Now we talk about some of the powerful testing tools for molecular diagnosis of genetic diseases.
- Southern/Northern-blot hybridization: This method has been a milestone in molecular diagnosis for detection of large gene alterations or point mutations and polymorphisms altering a restriction site. This method can be used at an early stage of gene characterization, i.e., even before complete sequencing is acquired and only a restriction map is available. In this technique, DNA fragments originated by restriction endonuclease digestion of entire DNA are separated electrophoretically, according to their size, on agarose gel. The size separated DNA molecules are then blotted into a nylon filter by capillary action by a high salt buffer that is passed through the gel from a buffer saturated paper sheet. The blotted nucleic acids are then immobilized on the membrane by a fixation step and hybridized to a radiolabeled single stranded DNA molecule, called as probe, which is complementary to the sequence of blot transferred DNA band or bands, that are to be detected.

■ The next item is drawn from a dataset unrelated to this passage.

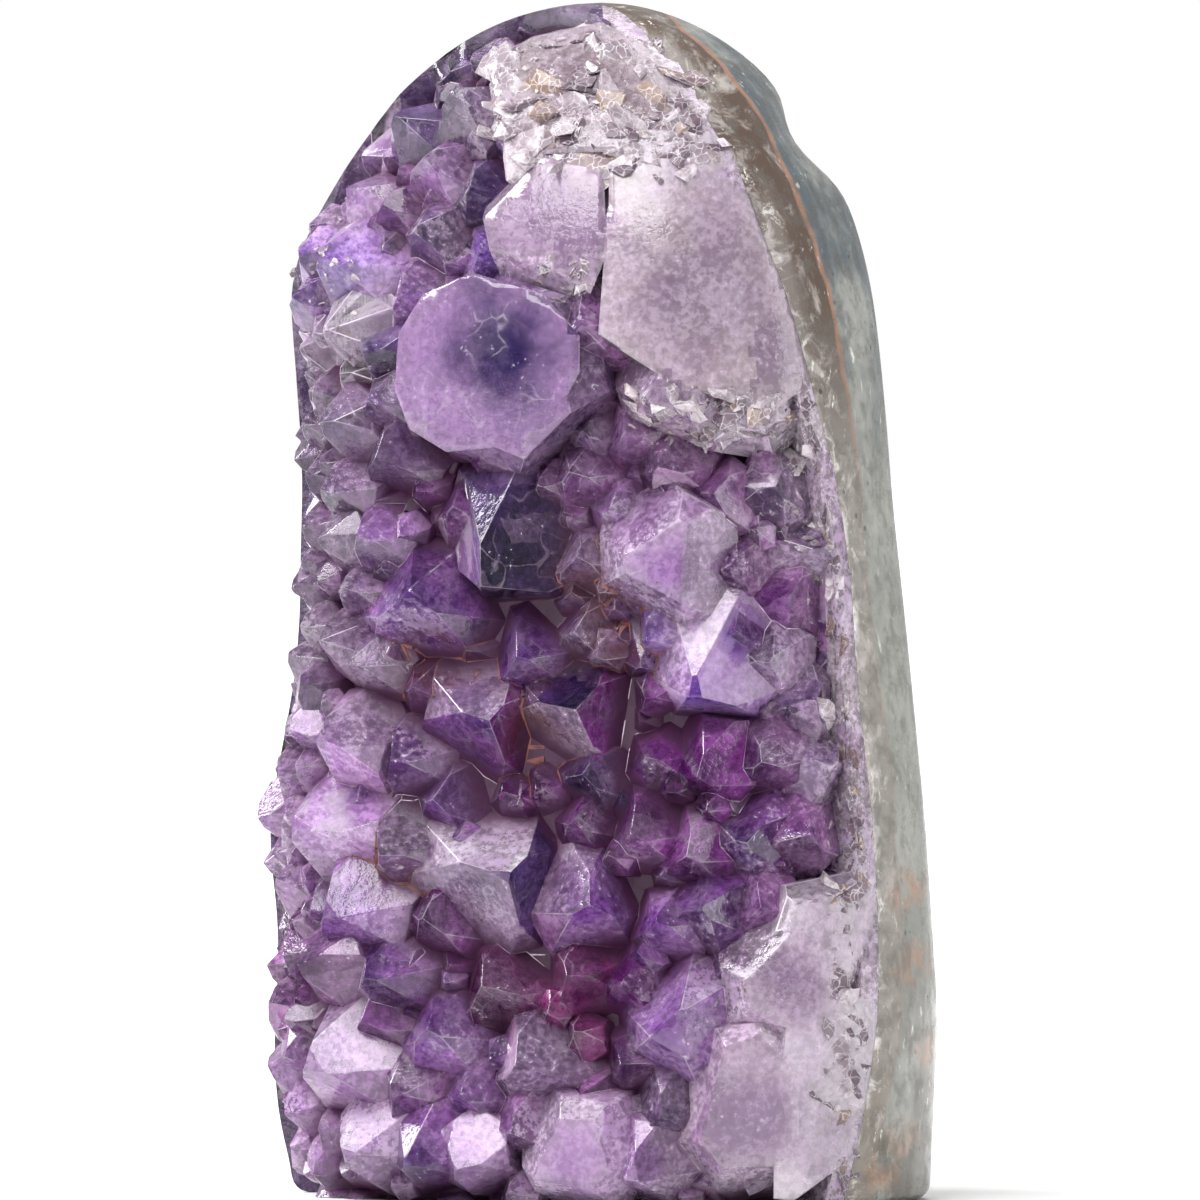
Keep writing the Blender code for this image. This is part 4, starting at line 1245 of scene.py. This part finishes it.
def rind_material():
    """Polished agate and basalt, zoned by the distance from the bed and by the height."""
    made = Nodes("polished_agate")
    distance = made.attribute("bed", "Fac")
    height = made.split(made.place)[2]
    high = made.span(height, 0.070, 0.102)
    low = made.span(height, 0.036, 0.008)
    fine = made.noise(420.0, 6.0, 0.65)
    warp = made.maths("MULTIPLY_ADD", made.noise(38.0, 4.0, 0.55, 0.3), 7.0, -3.5)
    warp = made.maths("ADD", warp, made.maths("MULTIPLY_ADD", made.noise(190.0, 4.0), 2.4, -1.2))
    layer = made.maths("ADD", distance, warp)
    # Inner zone: brown-grey high up, pale grey below
    made.colour = made.mix(high, linear(136, 132, 126), linear(80, 66, 58))
    made.over(made.patches(150.0, 0.50, 0.66, 0.8, 6.0, 0.72, 0.8), linear(172, 164, 160))
    made.over(made.times(low, 0.6), linear(112, 102, 88))
    inner = made.colour
    # Outer zone: blue-grey high up, grey-green below
    made.colour = made.mix(high, linear(132, 134, 128), linear(76, 86, 92))
    made.over(made.patches(70.0, 0.40, 0.64, 0.75, 6.0, 0.68), linear(160, 160, 153))
    made.over(made.times(low, made.patches(95.0, 0.38, 0.58, 1.0, 5.0, 0.65)), linear(86, 80, 70))
    # The two zones, with a thin tan band between them
    past = made.maths("SUBTRACT", layer, made.maths("MULTIPLY_ADD", high, 3.5, 5.5))
    made.colour = made.mix(made.span(past, -0.4, 0.5), inner, made.colour)
    tan = made.span(made.maths("ABSOLUTE", past), 0.85, 0.35)
    made.over(made.times(tan, made.maths("MULTIPLY_ADD", high, 0.75, 0.10)), linear(150, 112, 92))
    # Fine banding that follows the bed
    waves = made.span(made.maths("SINE", made.times(layer, 2.1)), 0.2, 1.0, 0.0, 0.07)
    made.over(made.times(waves, made.span(distance, 7.0, 12.0)), linear(172, 172, 166))
    # White quartz next to the druse
    broken = made.noise(260.0, 6.0, 0.75, 0.6)
    white = made.times(made.span(layer, 2.4, 0.4), made.span(broken, 0.50, 0.60))
    made.over(made.times(white, made.maths("MULTIPLY_ADD", high, -0.5, 0.8)), linear(224, 218, 216))
    crust = made.times(made.span(distance, 7.0, 1.0), made.patches(330.0, 0.55, 0.64, 0.7, 6.0, 0.8, 1.0))
    made.over(crust, linear(206, 202, 196))
    # Pale flecks drawn out upwards, ochre patches, dark mottling and pits
    stretch = made.vectors("MULTIPLY", made.place, (1.0, 1.0, 0.4))
    flecks = made.patches(1100.0, 0.63, 0.70, 0.8, 3.0, 0.6, place=stretch)
    made.over(made.times(flecks, made.patches(120.0, 0.45, 0.6, detail=2.0)), linear(232, 230, 222))
    ochre = made.times(made.spots(OCHRES), made.span(broken, 0.40, 0.60), 0.75)
    made.over(ochre, linear(168, 122, 92))
    made.over(made.span(fine, 0.42, 0.66, 0.0, 0.6), linear(84, 80, 74))
    pits = made.times(made.span(made.cells(420.0), 0.16, 0.08), made.patches(90.0, 0.50, 0.60, 0.8, 3.0))
    made.over(pits, linear(52, 48, 44))
    gloss = made.span(fine, 0.3, 0.7, 0.14, 0.34)
    return made.finished(roughness=gloss, normal=made.bump(fine, 0.15, 0.0002))


def stone_shift(obj):
    """Moves a finished piece to the stone's place in the frame."""
    obj.data.transform(Matrix.Translation((CENTRE_X * MM, CENTRE_Y * MM, 0.0)))


def only_material(obj, material):
    """Gives a piece this material and no other."""
    obj.data.materials.clear()
    obj.data.materials.append(material)


def grown(name, inset, crystals, wear, layer, form, gap):
    """Crystals on their shared root, with a layer on the bed, cut by the ground form and the bed."""
    root = outer_form(name, inset)
    united(root, crystals, wear)
    add_boolean(root, "UNION", object=behind_bed(name + "_layer", -layer))
    add_boolean(root, "INTERSECT", object=outer_form(name + "_form", form))
    add_boolean(root, "DIFFERENCE", object=behind_bed(name + "_side", -gap))
    apply_modifiers(root)
    return root


def make_hearts(crystals):
    """The dark hearts inside the crystals."""
    chance = random.Random(HEART_SEED)
    small = []
    for crystal in crystals:
        milky = crystal.looks[6] > MILKY
        share, lowered = (1.0, 0.0) if milky else (HEART_SHARE, HEART_LOWERED)
        turn = 0.0 if milky else math.radians(chance.uniform(*HEART_TURN))
        small.append(crystal.inner(share, lowered, turn))
    hearts = grown("amethyst_hearts", HEART_INSET, small, 0.0, HEART_LAYER, HEART_UNDER, HEART_GAP)
    paint(hearts, small)
    only_material(hearts, heart_material())
    return hearts


def make_rind():
    """The polished rind, with its distance from the bed written on it."""
    rind = outer_form("polished_rind")
    add_boolean(rind, "INTERSECT", object=behind_bed("rind_side", RIND_GAP))
    apply_modifiers(rind)
    layer = rind.data.attributes.new("bed", "FLOAT", "POINT")
    for vertex, value in zip(rind.data.vertices, layer.data):
        x, y, z = vertex.co / MM
        value.value = y - bed_depth(x, z)
    only_material(rind, rind_material())
    rind.data.shade_smooth()
    rind.data.set_sharp_from_angle(angle=SHARP_FROM)
    return rind


def surface_tree(pieces):
    """A tree that finds where lines of sight meet the pieces."""
    corners, faces = [], []
    for piece in pieces:
        start = len(corners)
        corners.extend(vertex.co.copy() for vertex in piece.data.vertices)
        faces.extend([start + corner for corner in face.vertices] for face in piece.data.polygons)
    return BVHTree.FromPolygons(corners, faces)


def shard(sizes, chance):
    """Corners and faces of one broken piece: the hull of scattered points."""
    bm = bmesh.new()
    for _ in range(SHARD_POINTS):
        point = Vector([chance.gauss(0, 1) for _ in range(3)]).normalized()
        bm.verts.new([c * size for c, size in zip(point, sizes)])
    hull = bmesh.ops.convex_hull(bm, input=bm.verts)
    bmesh.ops.delete(bm, geom=hull["geom_interior"], context="VERTS")
    bm.verts.index_update()
    found = [vertex.co.copy() for vertex in bm.verts], [[v.index for v in face.verts] for face in bm.faces]
    bm.free()
    return found


def make_chips(tree):
    """Broken white quartz at the top, along the bed's edge and low on the right."""
    chance = random.Random(CHIP_SEED)
    vertices, faces, shades = [], [], []
    for across, up, half_across, half_up, count, (low, high) in CHIPS:
        for _ in range(count):
            turn, reach = chance.uniform(0, 2 * math.pi), math.sqrt(chance.random())
            off_across, off_up = half_across * reach * math.cos(turn), half_up * reach * math.sin(turn)
            at = in_view(across + off_across, up + off_up)
            size = chance.uniform(low, high)
            sizes = (size, size * chance.uniform(*CHIP_WIDTHS), size * chance.uniform(*CHIP_THICKNESSES))
            points, hull = shard(sizes, chance)
            spin, tilt = chance.uniform(0, 2 * math.pi), chance.gauss(0.0, CHIP_TILT)
            point, normal, _, _ = tree.ray_cast((at - AHEAD * CHIP_SIGHT) * MM, AHEAD)
            if point is None:
                continue
            seat = Matrix.Rotation(tilt, 3, "X") @ Matrix.Rotation(spin, 3, "Z")
            seat = UP.rotation_difference(normal).to_matrix() @ seat
            start = len(vertices)
            vertices.extend(point / MM + seat @ corner - normal * sizes[2] * CHIP_SUNK for corner in points)
            faces.extend([start + corner for corner in face] for face in hull)
            shades.extend([chance.random()] * len(points))
    chips = mesh_object("quartz_chips", vertices, faces)
    layer = chips.data.attributes.new("shade", "FLOAT", "POINT")
    layer.data.foreach_set("value", shades)
    only_material(chips, chip_material())
    return chips


def valley_edges(surface):
    """Edges in the valleys between different crystals: their ends and the way out, in millimetres."""
    bm = bmesh.new()
    bm.from_mesh(surface.mesh)
    found = []
    for edge in bm.edges:
        if len(edge.link_faces) != 2 or edge.is_convex:
            continue
        one, other = (surface.owner[face.index] for face in edge.link_faces)
        if one == other or edge.calc_length() < SHORTEST_EDGE * MM:
            continue
        out = (edge.link_faces[0].normal + edge.link_faces[1].normal).normalized()
        found.append((edge.verts[0].co / MM, edge.verts[1].co / MM, out))
    bm.free()
    return found


def film(name, edges, thickness, keep):
    """A thin film along the valley edges, as thick as keep allows at each end."""
    vertices, faces = [], []
    for first, last, out in edges:
        widths = [thickness * keep(end) for end in (first, last)]
        if max(widths) < thickness * FILM_LEAST:
            continue
        side = (last - first).normalized().cross(out).normalized()
        start = len(vertices)
        for end, width in zip((first, last), widths):
            width = max(FILM_THINNEST, width)
            for a, b in FILM_SECTION:
                vertices.append(end + side * width * a + out * width * b)
        faces.extend(vertex_grid_faces(2, len(FILM_SECTION), start))
        faces.extend(((start + 3, start + 2, start + 1, start), (start + 4, start + 5, start + 6, start + 7)))
    return mesh_object(name, vertices, faces)


def seen_gap(point, places):
    """0 away from the given places in the display side's view and 1 in their middle."""
    across, best = point.dot(RIGHT), 0.0
    for at_across, at_up, radius in places:
        best = max(best, 1.0 - math.hypot(across - at_across, point.z - at_up) / radius)
    return best


def uneven(point, mean, swing, scale, lift=0.0):
    """A noise that swings about its mean."""
    return mean + swing * noise.noise(point * scale + UP * lift)


def stained(point):
    """How much iron stain lies in the valley there."""
    return min(1.0, STAIN_FILL * seen_gap(point, STAINS)) * max(0.0, uneven(point, *STAIN_BROKEN))


def seamed(point):
    """How much pale quartz lies in the valley there."""
    return max(0.0, uneven(point, *SEAM_BROKEN)) * uneven(point, *SEAM_THINNED)


def soft_light(name, place, size, power):
    """An area light that looks at the middle of the stone."""
    light = bpy.data.lights.new(name, "AREA")
    light.shape = "RECTANGLE"
    light.size, light.size_y = size
    light.energy = power
    lamp = bpy.data.objects.new(name, light)
    lamp.location = place
    aim = Vector((0.0, 0.0, HEIGHT / 2 * MM)) - Vector(place)
    lamp.rotation_euler = aim.to_track_quat("-Z", "Y").to_euler()
    bpy.context.scene.collection.objects.link(lamp)


def make_floor():
    """A pale floor that glows more the farther it is from the stone."""
    corners = [(x * FLOOR, y * FLOOR, FLOOR_DROP) for x, y in ((-1, -1), (1, -1), (1, 1), (-1, 1))]
    floor = mesh_object("studio_floor", corners, [(0, 1, 2, 3)])
    made = Nodes("pale_floor")
    made.colour = FLOOR_COLOUR
    made.shader.inputs["Emission Color"].default_value = WHITE
    away = made.vectors("LENGTH", made.place, output="Value")
    made.put(made.shader.inputs["Emission Strength"], made.span(away, GLOW_FROM, GLOW_FULL, 0.0, FLOOR_GLOW))
    floor.data.materials.append(made.finished(roughness=FLOOR_ROUGHNESS))


def make_studio():
    """The floor, a white surround that is dimmer as a light than to the camera, and soft lights."""
    make_floor()
    world = bpy.data.worlds.new("studio")
    world.use_nodes = True
    tree = world.node_tree
    seen, lit = tree.nodes["Background"], tree.nodes.new("ShaderNodeBackground")
    for shade, strength in ((seen, WORLD_SEEN), (lit, WORLD_LIGHT)):
        shade.inputs["Color"].default_value = WHITE
        shade.inputs["Strength"].default_value = strength
    path, either = tree.nodes.new("ShaderNodeLightPath"), tree.nodes.new("ShaderNodeMixShader")
    tree.links.new(path.outputs["Is Camera Ray"], either.inputs[0])
    tree.links.new(lit.outputs[0], either.inputs[1])
    tree.links.new(seen.outputs[0], either.inputs[2])
    tree.links.new(either.outputs[0], tree.nodes["World Output"].inputs["Surface"])
    bpy.context.scene.world = world
    bpy.context.scene.view_settings.view_transform = "Standard"
    for name, value in CYCLES.items():
        setattr(bpy.context.scene.cycles, name, value)
    for name, place, size, power in LIGHTS:
        soft_light(name, place, size, power)


def make_camera():
    """The camera at the photo's angle, far off and narrow."""
    camera = bpy.data.objects.new("camera", bpy.data.cameras.new("camera"))
    bpy.context.scene.collection.objects.link(camera)
    back = -AHEAD * math.cos(CAMERA_LIFT) + UP * math.sin(CAMERA_LIFT)
    camera.location = in_view(*CAMERA_AIM) + back * CAMERA_DISTANCE
    camera.rotation_mode = "QUATERNION"
    camera.rotation_quaternion = (-back).to_track_quat("-Z", "Y")
    camera.data.sensor_width = SENSOR
    camera.data.lens = SENSOR * CAMERA_DISTANCE / VIEW_WIDTH
    camera.data.clip_start, camera.data.clip_end = CAMERA_CLIP
    bpy.context.scene.camera = camera


def main():
    """Grows the crystals, makes the pieces and puts them in the frame."""
    listed = main_crystals()
    crystals = listed + fill_crystals(listed, *FILL)
    crystals += side_crystals(crystals)
    crystals += fill_crystals(crystals, *SMALL_FILL)
    crystals += fill_crystals(crystals, *EDGE_FILL, from_bed=EDGE_FROM_BED)
    even_out(crystals)
    crystals += ground_slabs()
    rind = make_rind()
    druse = grown("amethyst_crystals", ROOT_INSET, crystals, EDGE_WEAR, QUARTZ_LAYER, 0.0, 0.0)
    hearts = make_hearts(crystals)
    edges = valley_edges(paint(druse, crystals))
    stain = film("iron_stain", edges, STAIN_WIDTH, stained)
    only_material(stain, film_material("iron_stain", *STAIN_LOOKS))
    seams = film("pale_seams", edges, SEAM_WIDTH, seamed)
    only_material(seams, film_material("pale_seam", *SEAM_LOOKS))
    chips = make_chips(surface_tree((druse, rind)))
    only_material(druse, crystal_material())
    slots = ((rind, "agate"), (druse, "amethyst"), (hearts, "amethyst"), (stain, "agate"), (seams, "agate"))
    for piece, slot in (*slots, (chips, "agate")):
        stone_shift(piece)
        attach(piece, "root")
    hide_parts("agate_rind")
    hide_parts("amethyst_druse")
    make_studio()
    make_camera()


main()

- Polymerase chain reaction: A crucial advantage of this reaction or technique is its adaptability to automation, by employing a thermostable DNA polymerase, which can be helpful when a large number of tests are to be performed. This method has significantly simplified complex and time-consuming analytical protocols in molecular biology, thereby facilitating the diagnosis of mutations or various kinds of polymorphisms in human genetics. Approaches for detection of mutations can vary greatly even though all the approaches involve using PCR reactions, and furthermore, novel PCR based methods for detection of mutations have been developed. Short deletions or insertions can be detected by simply analyzing the size of PCR product after electrophoretic separation, as compared to a wild type of control sample. An example of this approach is the analysis of the major mutations causing cystic fibrosis, called DF508, which is a three base pair deletion causing the loss of phenylalanine at position 508 of the putative protein product. This deletion can be easily detected by the amplification reaction using specific flanking oligonucleotides that generate a 98 bp fragment in case of a wildtype allele and a 95 bp fragment in case of a mutated allele. Some PCR based diagnostic methods mainly devised to detect defined mutations include, allele specific oligonucleotide (ASO) hybridization, reverse dot blot (RDB), amplification refractory mutation system (ARMS), PCR-mediated site directed mutagenesis (PSDM), and reverse transcriptase polymerase chain reaction (RT-PCR). PCR based scanning methods include, denaturing gradient gel electrophoresis (DGGE), single stranded conformational polymorphism analysis (SSCP), heteroduplex analysis (HA), chemical mismatch cleavage (CMC) and direct sequencing.